Eva Ados on Peloton: “One of the Worst Examples of Corporate Greed” | ETF Trends

Peloton (PTON) is a Sell

Eva Ados, COO and Chief Investment Strategist at ERShares, recently appeared on CNBC’s Three Stock Lunch to discuss the evident ‘corporate greed’ within Peloton’s management. Ados indicates the deep-rooted factors that are contributing to the downfall of Peloton.

Pandemic Darling becomes Corporate (Greed) Nightmare

She refers to Peloton as a ‘Covid Darling’ company struggling with growth now that the COVID restrictions are removed. Ados finds a correlation between their struggle to maintain growth with ‘corporate greed.’

“There was key insider trading of $500 million at the top of the market; $400 million in key executive compensation while they had $1.90 billion in losses. That’s why gross margin was dropping,” Ados stated during the interview.

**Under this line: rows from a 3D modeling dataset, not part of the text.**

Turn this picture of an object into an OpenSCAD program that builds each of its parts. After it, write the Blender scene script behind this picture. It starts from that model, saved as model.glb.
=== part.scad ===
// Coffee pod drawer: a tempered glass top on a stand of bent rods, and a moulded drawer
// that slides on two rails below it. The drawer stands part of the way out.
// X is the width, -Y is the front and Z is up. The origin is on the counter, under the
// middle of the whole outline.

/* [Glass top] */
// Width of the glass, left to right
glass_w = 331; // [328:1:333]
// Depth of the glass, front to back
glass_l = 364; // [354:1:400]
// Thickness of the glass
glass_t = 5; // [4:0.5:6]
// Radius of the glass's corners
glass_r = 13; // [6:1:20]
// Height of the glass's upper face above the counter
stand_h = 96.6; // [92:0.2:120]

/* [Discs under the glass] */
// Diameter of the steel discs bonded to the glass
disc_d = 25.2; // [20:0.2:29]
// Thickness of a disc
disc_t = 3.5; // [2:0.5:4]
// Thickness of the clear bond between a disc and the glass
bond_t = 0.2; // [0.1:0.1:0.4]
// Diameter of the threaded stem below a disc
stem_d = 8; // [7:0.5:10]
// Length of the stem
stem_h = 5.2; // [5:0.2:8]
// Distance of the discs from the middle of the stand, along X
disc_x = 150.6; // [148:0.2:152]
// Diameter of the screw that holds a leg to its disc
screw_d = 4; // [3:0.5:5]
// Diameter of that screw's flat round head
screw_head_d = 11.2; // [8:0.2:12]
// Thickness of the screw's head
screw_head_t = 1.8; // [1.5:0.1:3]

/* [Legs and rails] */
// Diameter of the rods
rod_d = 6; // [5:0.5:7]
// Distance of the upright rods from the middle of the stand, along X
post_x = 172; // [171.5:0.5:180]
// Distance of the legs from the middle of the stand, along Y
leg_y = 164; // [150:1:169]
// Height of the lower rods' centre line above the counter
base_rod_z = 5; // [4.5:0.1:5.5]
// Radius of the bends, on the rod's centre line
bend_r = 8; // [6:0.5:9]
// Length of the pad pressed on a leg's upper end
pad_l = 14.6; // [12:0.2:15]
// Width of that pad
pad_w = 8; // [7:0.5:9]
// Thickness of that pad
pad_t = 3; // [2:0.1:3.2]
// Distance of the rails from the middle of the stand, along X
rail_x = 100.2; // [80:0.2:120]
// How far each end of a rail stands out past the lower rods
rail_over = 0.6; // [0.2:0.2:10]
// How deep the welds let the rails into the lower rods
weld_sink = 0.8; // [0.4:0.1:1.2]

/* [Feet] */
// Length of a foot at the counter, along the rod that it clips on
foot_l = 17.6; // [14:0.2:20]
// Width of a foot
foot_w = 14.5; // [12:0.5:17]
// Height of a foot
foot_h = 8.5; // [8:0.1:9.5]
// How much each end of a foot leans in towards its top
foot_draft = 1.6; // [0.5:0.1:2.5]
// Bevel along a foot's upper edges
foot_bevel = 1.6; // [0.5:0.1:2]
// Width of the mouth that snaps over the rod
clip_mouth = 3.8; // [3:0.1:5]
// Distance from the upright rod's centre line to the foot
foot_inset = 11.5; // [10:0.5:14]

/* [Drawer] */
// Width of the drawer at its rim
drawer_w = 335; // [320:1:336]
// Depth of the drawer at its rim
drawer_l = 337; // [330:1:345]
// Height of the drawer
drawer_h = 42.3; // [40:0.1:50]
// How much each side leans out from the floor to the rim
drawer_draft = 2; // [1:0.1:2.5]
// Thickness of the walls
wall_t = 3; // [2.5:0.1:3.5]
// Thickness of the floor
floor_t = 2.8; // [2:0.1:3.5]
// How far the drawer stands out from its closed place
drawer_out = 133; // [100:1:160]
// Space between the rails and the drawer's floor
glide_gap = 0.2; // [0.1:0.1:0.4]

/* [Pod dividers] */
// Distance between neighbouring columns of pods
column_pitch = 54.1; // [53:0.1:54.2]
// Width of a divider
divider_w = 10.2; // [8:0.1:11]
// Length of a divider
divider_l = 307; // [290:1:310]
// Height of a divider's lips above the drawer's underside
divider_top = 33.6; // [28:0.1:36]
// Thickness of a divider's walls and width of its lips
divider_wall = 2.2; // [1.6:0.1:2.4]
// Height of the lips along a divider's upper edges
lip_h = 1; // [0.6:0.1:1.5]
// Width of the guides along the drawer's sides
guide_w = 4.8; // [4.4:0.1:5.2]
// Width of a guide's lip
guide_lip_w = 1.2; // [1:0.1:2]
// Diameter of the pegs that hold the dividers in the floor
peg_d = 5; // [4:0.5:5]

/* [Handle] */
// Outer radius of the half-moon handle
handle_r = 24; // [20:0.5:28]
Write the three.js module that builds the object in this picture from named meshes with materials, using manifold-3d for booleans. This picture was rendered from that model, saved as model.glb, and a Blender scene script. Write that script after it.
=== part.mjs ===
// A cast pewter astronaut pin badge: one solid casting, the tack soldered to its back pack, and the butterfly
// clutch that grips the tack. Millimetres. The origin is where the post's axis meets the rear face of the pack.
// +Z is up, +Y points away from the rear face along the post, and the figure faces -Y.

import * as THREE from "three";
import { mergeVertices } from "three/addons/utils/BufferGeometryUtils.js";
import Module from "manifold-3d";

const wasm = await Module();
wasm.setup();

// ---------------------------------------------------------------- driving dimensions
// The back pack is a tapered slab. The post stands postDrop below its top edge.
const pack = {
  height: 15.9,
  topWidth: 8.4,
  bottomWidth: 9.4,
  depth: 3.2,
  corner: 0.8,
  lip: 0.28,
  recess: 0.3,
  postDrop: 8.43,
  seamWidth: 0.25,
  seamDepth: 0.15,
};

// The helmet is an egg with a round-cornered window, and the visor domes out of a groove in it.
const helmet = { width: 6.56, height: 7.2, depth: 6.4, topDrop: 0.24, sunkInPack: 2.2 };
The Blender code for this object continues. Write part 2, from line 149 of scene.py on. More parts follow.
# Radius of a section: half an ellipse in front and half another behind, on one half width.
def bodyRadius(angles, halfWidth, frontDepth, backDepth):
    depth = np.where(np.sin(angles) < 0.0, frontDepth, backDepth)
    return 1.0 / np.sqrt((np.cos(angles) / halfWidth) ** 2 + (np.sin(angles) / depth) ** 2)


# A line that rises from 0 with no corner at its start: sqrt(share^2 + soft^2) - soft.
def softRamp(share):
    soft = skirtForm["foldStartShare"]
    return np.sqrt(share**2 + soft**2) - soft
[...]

Top executives reaped the benefits of this significant compensation, while employees and shareholders suffered the consequences. Nearly 3,000 employees were fired as a result. Ados expects future margins to deteriorate further ahead.

Peloton’s Transition to Offshore Manufacturing

Peloton also announced its plans to transition to third-party manufacturing to help lower costs and widen flexibility. Ados emphasizes that beyond Peloton’s initiatives to lower costs, the deteriorating fundamentals are related to the corporate culture it fosters. Corporate culture will not be restored for a long time.